As a neutral, you cling to small things; can West Bromwich Albion maybe survive, somehow, perhaps at the expense of Fulham? Can Tottenham or Aston Villa sustain a challenge for a Champions League place at least until February? Is it possible that Newcastle United might actually go down, given that they are chasing David Healy, the recourse of a club in crisis with death flapping its big black wings over its head? Still, they seem to have offloaded the extraordinarily over-rated Alan Smith at last (primarily a striker: 37 games; no goals), so maybe there is hope for the Geordies.
They begin the season, though, as they begin every season, mired in misery and conflict — one way or another there will be fun to be had from watching Kevin and Dennis sort it all out.
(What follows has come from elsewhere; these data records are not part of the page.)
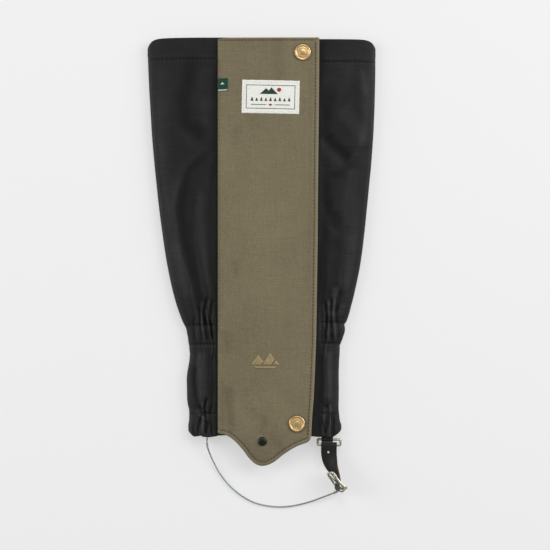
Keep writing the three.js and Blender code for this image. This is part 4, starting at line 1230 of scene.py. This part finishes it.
# ------------------------------------------------------------------ turned metal pieces
SNAPS = {"top": (38.6, 199.7), "bottom": (33.1, -152.4)}
for k, (x, y) in SNAPS.items():
    t = float(flap_top_z(np.array([x]), np.array([y]))[0]) + 0.05
    lift0 = 14.0 + float(flap_lift(x)) + 0.3
    t = max(t, lift0 - 0.35)
    prof = [(0, 13.9), (2.2, 13.9), (2.2, t - 0.1), (6.6, t - 0.1), (7.35, t + 0.1), (7.65, t + 0.55), (7.55, t + 1.05), (7.15, t + 1.42), (6.6, t + 1.5), (6.05, t + 1.36),
            (5.75, t + 1.14), (5.45, t + 1.12), (4.9, t + 1.22), (4.2, t + 1.36), (3.85, t + 1.42), (3.6, t + 1.34), (3.35, t + 1.32), (2.9, t + 1.42),
            (2.2, t + 1.62), (1.2, t + 1.78), (0, t + 1.84)]
    cap = lathe("snap_cap_" + k + "_turned", round_profile(prof, 0.22, 3), (x, y, 0), "snap_brass", segs=96)
    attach(cap, "flap")
    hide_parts("snap_cap_" + k)
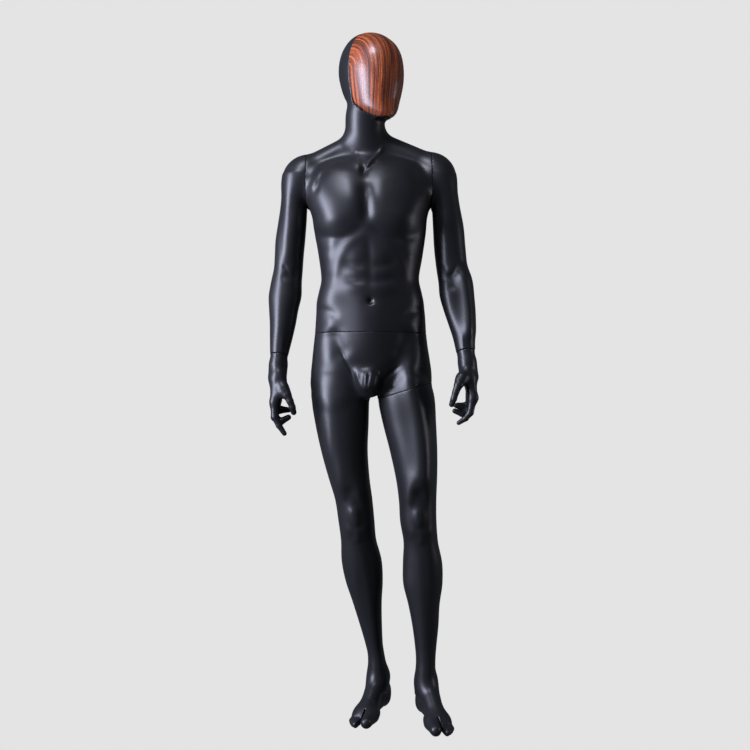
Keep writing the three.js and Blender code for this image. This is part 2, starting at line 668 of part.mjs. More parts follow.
// Magnets in pairs, one let into the head's seat and one into the back of the plate.
const MAGNET = { radius: 6, head: 3, plate: 1.5, sunk: 1.7 };
for (const [name, z] of [["upper", 1788], ["lower", 1684]]) {
  const front = inHead(0, 0, z);
  const skin = front.addScaledVector(faceForward, surfaceAlong(headField, front, faceForward, 200));
  const normal = headNormal(skin);
  const outFromMiddle = skin.clone().sub(headMiddle);
  const seatDepth = (FACE_PLATE_THICK / HEAD_MEAN_RADIUS) * outFromMiddle.dot(normal);
  const seatFace = skin.addScaledVector(normal, -seatDepth - MAGNET.sunk);
  const disc = (radius, low, high) =>
    pointed(turned([[0, low], [radius, low], [radius, high], [0, high]], 16), seatFace, normal);
  torso = torso.subtract(solid(disc(MAGNET.radius + GAP, -MAGNET.head - GAP, 8)));
  facePlate = facePlate.subtract(solid(disc(MAGNET.radius + GAP, -20, MAGNET.plate + 2 * GAP)));
  place(`head_magnet_${name}`, disc(MAGNET.radius, -MAGNET.head, 0), magnetNickel);
  place(`face_magnet_${name}`, disc(MAGNET.radius, GAP, GAP + MAGNET.plate), magnetNickel);
}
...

There is predictability elsewhere, too — a predictability enforced by the game’s authorities. In Coca Cola League Two, for example, the battle to stay out of the conference will surely be contested between Bournemouth (17 points deducted), Rotherham (17 points deducted) and Luton Town (30 points deducted). Luton will need approaching 80 points to survive, therefore, and Rotherham and Bournemouth somewhere in the mid to late sixties. The task is surely beyond Luton and probably beyond Rotherham, given the state of their squad. The fact that two desperately poor teams have been similarly donkey-punched by the Football League is about the only good luck Bournemouth have had for a season or two; they fought bravely to stay up last season, despite a swingeing penalty from the Football League for drifting into administration.
The mindset of league chairman Brian Mawhinney et al seems to be that we have too many clubs, clubs whose fanbase is stretched too thinly, whose resources are inadequate, and that the solution is to edge them decisively towards termination. This was great fun when it was Leeds United on the receiving end; less so when it is clubs which haven’t, through epic delusions of grandeur, terribly over-reached themselves in terms of expenditure, merely flapped their arms about frantically to save themselves from drowning. Last season a good half a dozen clubs hovered before administration and the consequent annihilation of their points tally; this season you might expect it to be rather more than that and with a greater proportion succumbing.
The rest of the clubs, the financially astute, will staff their sides with a succession of loanees whom they will be almost always unable to purchase outright. If the average lifespan of a Premier League player at one club is falling to around the one-season mark, then the average lifespan below the likes of Hull City must be measurable in terms of mere months. You turn up, pay your £25 and watch players who are often entirely unfamiliar to you and who will not be there, perhaps, the following week.
Still, there is plenty of life below the Premier League; there were fabulously exciting ends to the season at both ends in the Championship and Division One last season; still the prospect of genuine competitiveness and, to coin an oxymoron, the probability of the unexpected. Despite the divisive and unfair “parachute payments” to clubs relegated from the top division, some impoverished team in the Championship will battle its way forward to the playoffs in the manner of Hull or Stoke. At least one of last season’s relegated teams will fail (and my money’s on Derby County).
Money is undoubtedly queering the pitch in the lower leagues, but not so much that every intimation of pleasure has been dredged from the games. You go along to each game not entirely certain that your team is going to lose, or win — which is sort of the point. Enjoy the season, and good luck to whichever franchise you support.